L’ultima delle tante “rivoluzioni” nelle etichette si chiama Social Footprint – Product Social Identity (SFP). Questa etichetta si prefigge di riportare informazioni dettagliate sull’impatto sociale di un’azienda e sul suo comportamento etico. L’obiettivo è comunicare al consumatore l’impegno in termini di sostenibilità, ovvero qual è l’organizzazione dell’impresa, se opera in Italia e/o all’estero, se rispetta le pari opportunità indicando la percentuale di uomini e donne in azienda, il rapporto tra addetti ed impiegati, dove operano i suoi maggiori fornitori. A ciascun impresa è poi assegnato un voto finale: una ‘A’, se l’etichetta ha poche informazioni, tre ‘A’ se è completa.
Tutto bello, meritevole, condivisibile. Ma su di un aspetto del prodotto che stiamo acquistando non c’è, e forse mai ci sarà, nessun riferimento in etichetta, ovvero sulla formazione del prezzo che stiamo pagando per poterlo consumare.
Da anni sentiamo parlare di “filiera corta”, di “chilometri zero”, di GAS. Il circuito dell’equo e solidale è da sempre impegnato a far si che ci siano prodotti il cui prezzo di acquisto sia congruo soprattutto in aree del terzo mondo. Sappiamo anche però che tutto questo è una nicchia, una parte percentualmente molto piccola del mercato, che per quanto possa crescere la coscienza critica nell’acquisto non potrà soddisfare e sostituire quello che attualmente compriamo nella GDO, la grande distribuzione organizzata.
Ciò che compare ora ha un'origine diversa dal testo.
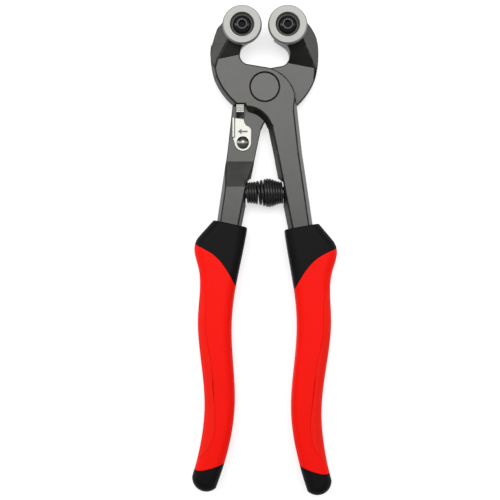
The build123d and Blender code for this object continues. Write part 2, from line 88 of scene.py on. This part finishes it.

Quale sarebbe l’effetto di poter leggere il cosiddetto “prezzo sorgente” ovvero il primo prezzo al quale si vende una merce, quello praticato dal produttore prima di ogni altro ricarico della catena commerciale? Quali considerazioni potremmo trarre se il supermercato dove abitualmente facciamo la spesa dovesse esporre il prezzo di origine, che so, delle carote che stiamo acquistando a 1.80 € al chilo e fosse di 8 centesimi? A fine aprile, ad esempio, sul mercato ortofrutticolo di Latina (uno dei più grandi di Italia) le fragole I° qualità erano vendute ad 1 € al Kg (fonte ISMEA). Probabilmente capiremo che è assurdo bere a Bolzano acqua minerale del Pollino e in Sicilia acqua dei ghiacciai alpini.
I costi di tutta la filiera si sommano e compongono il prezzo finale del prodotto, dall’etichetta potremmo comprendere l’entità dei costi di trasporto, la quantità di ricarico e di profitto dei singoli passaggi. Questo probabilmente porterebbe ad una maggiore consapevolezza di noi consumatori su larga scala e (forse) garantirebbe una più equa distribuzione della ricchezza prodotta da un bene.
Ma le difficoltà di applicazione del prezzo sorgente sui prodotti non risiedono solo nella ovvia renitenza che avrebbero sia la grande distribuzione sia le varie multinazionali ad esporlo, perché sono passati anni senza che si riuscisse a definire quale sia davvero il prezzo sorgente. Se questo prezzo debba essere invariabile ed applicato da tutti al prodotto, se vada applicato ad una quantità rispetto ad un’altra. Insomma, quanto dovrebbe svincolarsi dalle regole del “mercato” per avere un reale valore per i produttori ed un’incidenza nelle abitudini dei consumi.
Che si arrivi o meno ad avere un’etichetta che riporti anche la formazione del prezzo, già oggi, impegnandoci in un consumo consapevole possiamo cambiare le cose, molto più di quanto crediamo. Questo non significa rinunciare ai consumi ma semplicemente migliorarli a vantaggio nostro e degli altri.